Jenner disentangled himself from the deployment in 2000, disappearing suddenly from Alison's flat after months pretending to suffer from depression.

The police spy left her a note which read: "We want different things. I can't cope ... When I said I loved you, I meant it, but I can't do it." He claimed he was going to Germany to look for work.

It was all standard procedure for the SDS. Some operatives ended their deployments by pretending to have a breakdown and vanishing, supposedly to go abroad, sending a few letters to their girlfriends with foreign postmarks.

Alison was left heartbroken and paranoid, feeling that she was losing her mind. She spent more than a decade investigating Jenner's background, hiring a private detective to try to track him down. She had no idea he was actually working a few miles away at Scotland Yard, where he is understood to still work as a police officer today.

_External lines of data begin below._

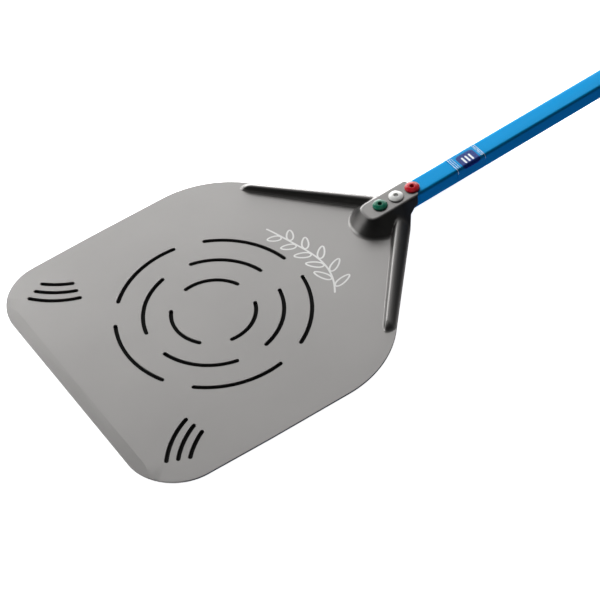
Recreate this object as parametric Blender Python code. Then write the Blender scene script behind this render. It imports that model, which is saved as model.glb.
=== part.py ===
"""Perforated pizza peel: a pressed aluminium blade riveted to a rectangular tube handle.

Metres, +Z up. The origin is on the underside of the blade, at the centre of the
rings of slots. +Y points along the handle, and the blade's lip is at -Y.
"""

from math import asin, atan2, cos, hypot, pi, radians, sin, sqrt, tan

import bmesh
import bpy
from mathutils import Matrix, Vector
from mathutils.geometry import delaunay_2d_cdt

MM = 0.001
GAP = 0.3 * MM  # air left between pieces that touch

# Blade sheet
SHEET = 2.0 * MM
LIP_Y = -166 * MM  # straight front edge
LIP_THICKNESS = 0.9 * MM
LIP_BEVEL_LENGTH = 12 * MM
CORNER_RADIUS = 55 * MM
CORNER_CENTRE = (108.5 * MM, -111 * MM)
SIDE_X = 166 * MM  # half width at the shoulder
SHOULDER_RADIUS = 111.3 * MM
SHOULDER_Y = 45 * MM
BACK_ANGLE = radians(-42.85)  # direction of the straight back edge, away from the neck
NECK_TRIM = 2.0 * MM  # the back edge is trimmed by this much where it meets the wall
NECK_TRIM_RUN = 22 * MM  # and over this length

# Slots
SLOT_WIDTH = 4 * MM
# radius, number of arcs, direction of the first arc's middle, half of an arc's angle
SLOT_RINGS = (
    (97.1 * MM, 5, 54.0, 26.4),
    (69.6 * MM, 4, 45.0, 30.9),
    (42.0 * MM, 3, 30.0, 37.8),
)
VENT_RADIUS = 91.6 * MM
VENT_CENTRE = (183.9 * MM, -63.1 * MM)
VENT_STEP = (8.67 * MM, 6.70 * MM)
VENT_ANGLES = ((200.5, 232.7), (203.7, 229.5), (206.9, 226.3))

# Handle tube
TUBE_WIDTH = 22 * MM
TUBE_HEIGHT = 18 * MM
TUBE_WALL = 1.5 * MM
TUBE_CORNER = 2.2 * MM
TUBE_TILT = radians(2.56)
TUBE_START_Y = 195 * MM
TUBE_END_Y = 850 * MM
TUBE_AXIS_Z = 1.05 * MM  # height at y = 0 of the tube's axis line

# Socket pressed from the sheet over the tube
SOCKET_BEND = 2.8 * MM  # outer radius of the bend between its top and its walls
SOCKET_FRONT_Y = 185 * MM
SOCKET_REAR_Y = 244.5 * MM  # rear end of its side walls
NOSE_CENTRE_Y = 199.5 * MM
NOSE_RADIUS = 28 * MM
WALL_X = 13.8 * MM  # outer face of the side walls
WALL_LEAN = 0.15 * MM  # the walls lean out by this much at their foot
# (y, z) along the foot of each wall where its lower rear corner is cut away
WALL_CUT = ((232.5 * MM, 1.5 * MM), (238 * MM, 9 * MM), (243.5 * MM, 11.5 * MM), (247 * MM, 12 * MM))
TONGUE_CENTRE_Y = 245 * MM  # the top goes on past the walls in a round tongue
TONGUE_RADIUS = 7.9 * MM

# Ribs along the back edges: height, crest and foot at the neck end, and their change
RIB_LENGTH = 162.5 * MM
RIB_END_LENGTH = 11 * MM
RIB_FLANGE = 1.0 * MM  # flat edge left outside the rib
RIB_HEIGHT = (11.5 * MM, -0.033)
RIB_CREST = (12.6 * MM, -0.021)
RIB_FOOT = (19.4 * MM, -0.038)
FILLET = 2.0 * MM
PRESSED_FROM_Y = 90 * MM  # the blade is flat ahead of this
CLOSEST = 0.4 * MM  # between the points that the sheet is divided at

# Blind rivets, front to rear, a little off the centre line as set by hand
RIVET_PLACES = ((0.0, 204.4 * MM), (0.8 * MM, 224.0 * MM), (1.3 * MM, 244.0 * MM))
RIVET_HEAD_RADIUS = 7.8 * MM
RIVET_HEAD_HEIGHT = 2.7 * MM
RIVET_SHANK_RADIUS = 3.2 * MM
RIVET_BORE_RADIUS = 2.0 * MM
RIVET_TAIL_RADIUS = 4.6 * MM
MANDREL_RADIUS = 1.7 * MM

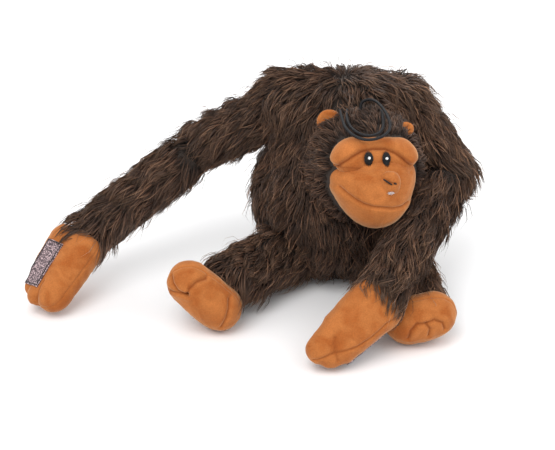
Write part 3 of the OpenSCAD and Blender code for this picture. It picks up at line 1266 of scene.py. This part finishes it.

The strongest clue to Jenner's real identity came from an incident she recalled from years earlier when he was still living with her. "I discovered he made an error with a credit card about a year and a half into our relationship," she said. "It was in the name Jenner and I asked him what it was and he told me he bought it off a man in a pub and he had never used it. He asked me to promise to never tell anyone."

The Metropolitan police refused to comment on whether Jenner was a police spy. "We are not prepared to confirm or deny the deployment of individuals on specific operations," it said.

Alison told MPs that the "betrayal and humiliation" she suffered was beyond normal. "This is not about just a lying boyfriend or a boyfriend who has cheated on you," she said. "It is about a fictional character who was created by the state and funded by taxpayers' money. The experience has left me with many, many unanswered questions, and one of those that comes back is: how much of the relationship was real?"